>> START Dataset excerpt

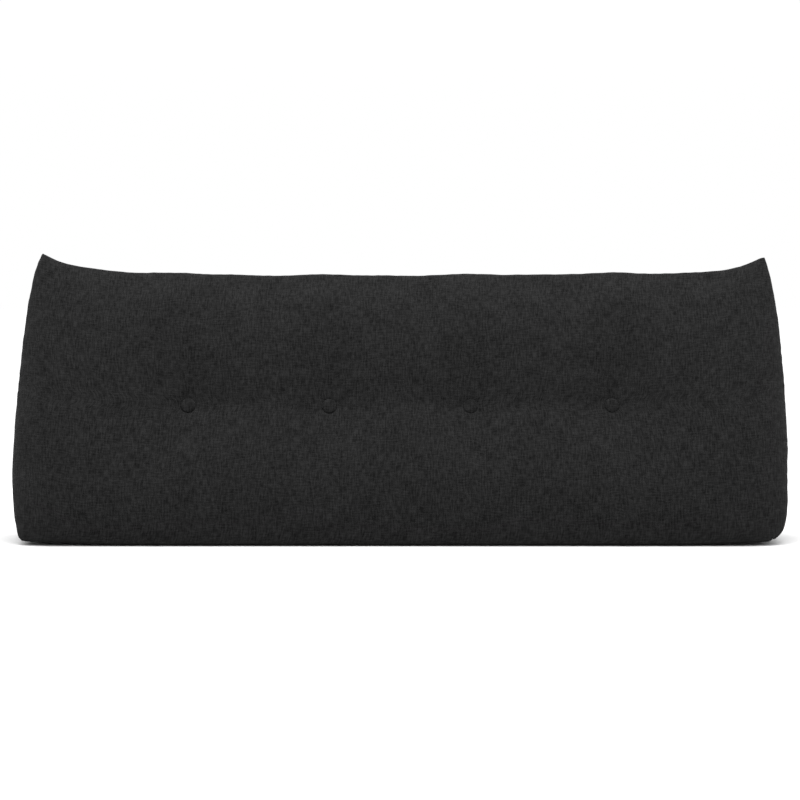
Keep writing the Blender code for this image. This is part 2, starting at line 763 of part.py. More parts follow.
def clear_scene():
    for obj in list(bpy.data.objects):
        bpy.data.objects.remove(obj)


def make_materials():
    return {
        "linen": material("cover_linen", (0.024, 0.024, 0.025), 0.92),
        "fibre": material("batting_fibre", (0.80, 0.80, 0.78), 0.95),
        "foam": material("core_foam", (0.78, 0.74, 0.62), 0.90),
        "tape": material("zip_tape_weave", (0.016, 0.016, 0.017), 0.85),
        "coil": material("zip_nylon", (0.012, 0.012, 0.013), 0.35),
        "zinc": material("zip_zinc", (0.045, 0.045, 0.048), 0.38, 1.0),
        "steel": material("button_steel", (0.55, 0.55, 0.56), 0.35, 1.0),
        "twine": material("tufting_twine", (0.62, 0.58, 0.48), 0.80),
        "anchor": material("anchor_plastic", (0.75, 0.75, 0.72), 0.45),
    }


def main():
    clear_scene()
    mats = make_materials()
    front = front_panel(mats["linen"])
    back_panels(mats["linen"])
    base_panel(mats["linen"])
    gusset("side_panel_left", -1, mats["linen"])
    gusset("side_panel_right", 1, mats["linen"])
    batting = fibre_batting(mats["fibre"])
    foam = foam_core(mats["foam"])
    tuft_holes((front, batting), foam, mats["foam"])
    for index, x in enumerate(BUTTON_X, start=1):
        button_parts(index, x, mats)
    zip_tapes(mats)
    zip_coils(mats)
    zip_stops(mats)
    zip_slider(mats)
    zip_pull(mats)


main()
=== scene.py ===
"""Looks of the wedge back cushion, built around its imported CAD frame.

The cover starts as one closed cloth mesh over the stuffed wedge. Blender's Cloth settles it while
its seams and tufting points hold it, and what it moves is carried over to six fine panels, which
get their sewn edges, their thickness and their weave. Everything is in metres: +X runs along the
width, the front faces -Y and +Z is up.
"""

from math import cos, pi, radians, sin

import bmesh
import bpy
import numpy as np
from mathutils import Matrix, Vector, kdtree


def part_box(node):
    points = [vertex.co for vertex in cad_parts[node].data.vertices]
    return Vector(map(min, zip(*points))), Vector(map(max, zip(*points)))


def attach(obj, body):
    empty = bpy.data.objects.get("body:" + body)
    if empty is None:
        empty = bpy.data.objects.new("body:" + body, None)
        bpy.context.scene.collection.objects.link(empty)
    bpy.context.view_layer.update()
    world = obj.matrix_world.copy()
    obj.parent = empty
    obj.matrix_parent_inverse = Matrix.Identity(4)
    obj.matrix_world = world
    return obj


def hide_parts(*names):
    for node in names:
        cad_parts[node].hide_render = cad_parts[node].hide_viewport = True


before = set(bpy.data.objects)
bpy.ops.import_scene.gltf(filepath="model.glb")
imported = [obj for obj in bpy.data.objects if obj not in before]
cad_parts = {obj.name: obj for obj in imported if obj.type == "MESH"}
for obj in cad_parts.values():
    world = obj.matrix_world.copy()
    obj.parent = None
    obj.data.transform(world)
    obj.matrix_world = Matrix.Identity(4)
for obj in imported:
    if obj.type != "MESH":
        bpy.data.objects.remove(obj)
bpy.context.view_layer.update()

BUTTONS = (1, 2, 3, 4)


# ---- dimensions from the frame ----


def node_points(name):
    """All vertices of a CAD node, as an array."""
    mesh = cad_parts[name].data
    points = np.empty(len(mesh.vertices) * 3)
    mesh.vertices.foreach_get("co", points)
    return points.reshape(-1, 3)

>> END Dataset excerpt

Reproduce exactly, and only, the lines from the one that contains "for index, x" down to the one that contains "zip(*points))), Vector(map(max, zip(*points)))", both ends included.

    for index, x in enumerate(BUTTON_X, start=1):
        button_parts(index, x, mats)
    zip_tapes(mats)
    zip_coils(mats)
    zip_stops(mats)
    zip_slider(mats)
    zip_pull(mats)


main()
=== scene.py ===
"""Looks of the wedge back cushion, built around its imported CAD frame.

The cover starts as one closed cloth mesh over the stuffed wedge. Blender's Cloth settles it while
its seams and tufting points hold it, and what it moves is carried over to six fine panels, which
get their sewn edges, their thickness and their weave. Everything is in metres: +X runs along the
width, the front faces -Y and +Z is up.
"""

from math import cos, pi, radians, sin

import bmesh
import bpy
import numpy as np
from mathutils import Matrix, Vector, kdtree


def part_box(node):
    points = [vertex.co for vertex in cad_parts[node].data.vertices]
    return Vector(map(min, zip(*points))), Vector(map(max, zip(*points)))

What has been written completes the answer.